I can find out after the holidays if it is legal to mail them away when you found them on the tundra. I wouldn't sell them though, just give away. The problem is that reindeer antlers are hard to distinguish from caribou antlers, and those, being wildlife, are probably illegal. So probably not, but I can ask at Fish and Game what they know about it....


----------



## lhowemt (Jun 28, 2013)

There is a shed antler season in Montana, so it is not unheard of to be able to collect and sell. Also one in Idaho. Other than that I am not aware and each state is different. I can just picture you out with a sled, and little Hiccup trying to pull a sled with a big old antler in it. Just like the poor dog in the Grinch. :


----------



## Alaska7133 (May 26, 2011)

Mama,
I don't think they understand the difference between reindeer in Alaska being owned by the tribe and caribou that are not owned by anyone. Different laws govern each group of animals even though they probably look the same and probably interbreed. But you would know far more about that than just about anyone in Alaska, right?could you give us a quick education? Do you have any photos of both?


----------



## lhowemt (Jun 28, 2013)

I just googled it and came across a research paper that I didn't read past a couple of paragraphs. It sounds complicated from the outside! Pudden, Hiccup, and pup pup(to be) are fortunate have those available. Jackpot!
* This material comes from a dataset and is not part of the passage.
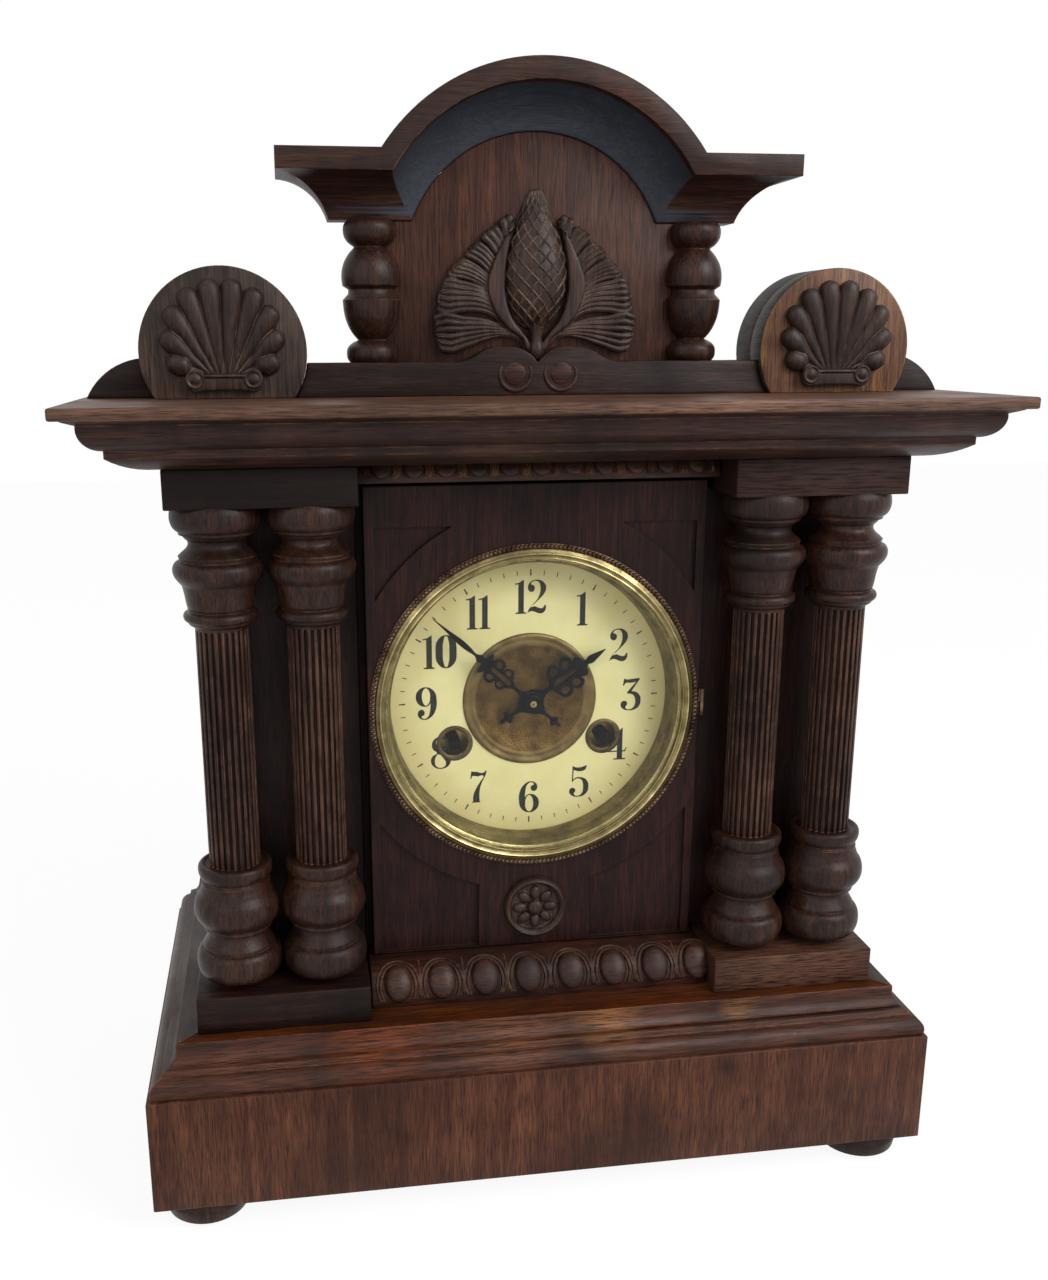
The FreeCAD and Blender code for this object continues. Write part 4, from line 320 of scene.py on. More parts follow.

Sent from Petguide.com Free App


----------



## OutWest (Oct 6, 2011)

Beautiful, beautiful pictures. I love the last one especially...so peaceful.


----------



## tikiandme (May 16, 2010)

Beautiful pictures! A great Christmas present from above, no doubt.


----------



## Wendy427 (Apr 4, 2009)

Such sweet, beautiful pictures. So wonderful that you discovered them!


----------